Entro luglio altri 50 miliardi di contributi a fondo perduto

Oltre all’azzeramento delle tasse, l’Ufficio studi della CGIA auspica che l’esecutivo metta sul tavolo almeno altri 50 miliardi di euro entro il prossimo mese di luglio che consentano di rimborsare in misura maggiore di quanto è stato fatto sino a ora le perdite subite dalle aziende e permettano agli imprenditori di compensare anche una buona parte dei costi fissi sostenuti. Modalità, quest’ultima, che la Francia e la Germania hanno applicato da alcuni mesi, avendo recepito le nuove disposizioni introdotte dall’UE in materia di aiuti di stato alle imprese. Costi, quelli fissi (come gli affitti, le assicurazioni, le utenze, etc.) che, nonostante l’obbligo di chiusura e il conseguente azzeramento dei ricavi, le attività economiche continuano purtroppo a sostenere. Questo sforzo così importante deve essere fatto entro l’estate, periodo in cui, grazie agli effetti della campagna vaccinale e alle condizioni climatiche, dovremmo esserci lasciati alle spalle la pandemia ed essere tornati ad una situazione di “normalità”. Dalle indiscrezioni apparse in questi giorni, sembra che il decreto “Sostegni bis” in fase di approvazione preveda la compensazione dei costi fissi, anche se in misura molto contenuta e del tutto insufficiente a rispondere alle istanze delle attività economiche.

La crisi ha colpito soprattutto l’economia del Sud

Secondo l’indagine Istat realizzata verso la fine dell’anno scorso, dall’incrocio dei dati relativi al numero di imprese che hanno denunciato di essere a rischio operativo Alto e Medio Alto con il corrispondente numero di addetti interessati, è possibile mappare il rischio operativo del nostro sistema economico. Dal risultato di questa operazione è emerso che il Mezzogiorno è la ripartizione geografica più colpita dalla pandemia: cinque regioni sono ad Alto rischio combinato (Abruzzo, Campania, Basilicata, Calabria e Sardegna), altre 2, invece, sono a Medio Alto rischio (Puglia e Sicilia). Nel Sud solo il Molise si trova in una situazione di rischio combinato Medio-Basso. Al Centro, invece, preoccupa la situazione dell’Umbria (Alto-Rischio), del Lazio e della Toscana (Medio-Alto Rischio). Al Nord, infine, preoccupa la situazione emersa in Valle d’Aosta e nella provincia autonoma di Bolzano che ricadono nell’area a Medio-Alto rischio combinato. Rispetto a tutte le principali regioni settentrionali, il Veneto presenta un livello di vulnerabilità superiore; tale situazione è riconducibile alla sua forte vocazione turistica e alla crisi registrata, in particolar modo, del settore delle pelli e del tessile/abbigliamento.

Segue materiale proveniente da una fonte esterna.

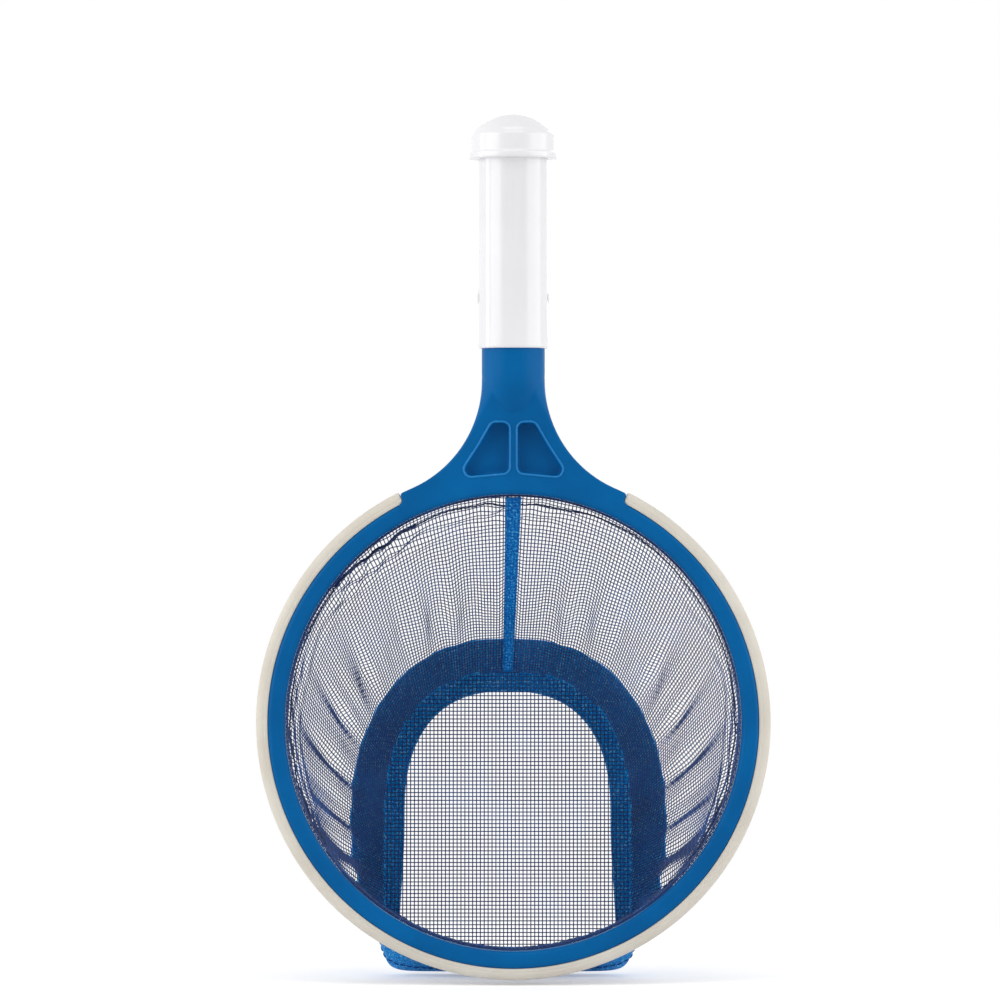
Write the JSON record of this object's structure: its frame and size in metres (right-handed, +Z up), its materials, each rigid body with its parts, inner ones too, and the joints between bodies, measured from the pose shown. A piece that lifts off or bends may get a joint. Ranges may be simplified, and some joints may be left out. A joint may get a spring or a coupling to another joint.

Più in generale, segnala l’Istat, la fragilità di un territorio è ascrivibile sia al grado di diffusione dei settori maggiormente colpiti dalla crisi sia dal livello di specializzazione dell’economia locale in tali attività. In particolare, soffrono più degli altri il tessile, l’abbigliamento e la lavorazione della pelle, settori duramente provati in questo ultimo anno dalla forte contrazione registrata dalla domanda interna e da quella internazionale. Altrettanto drammatica è la situazione dei comparti che ruotano attorno al turismo (alberghi, tour operator, agenzie di viaggio, trasporto pubblico locale, etc.), il commercio al dettaglio, gli ambulanti, bar e ristorazione, le attività culturali (musei, cinema e teatri), quelle sportive (piscine, palestre) e quelle legate al tempo libero (parchi divertimenti, spettacoli viaggianti, discoteche, etc.) che più degli altri hanno subito gli effetti negativi dei provvedimenti di chiusura e di distanziamento fisico imposti dal Governo.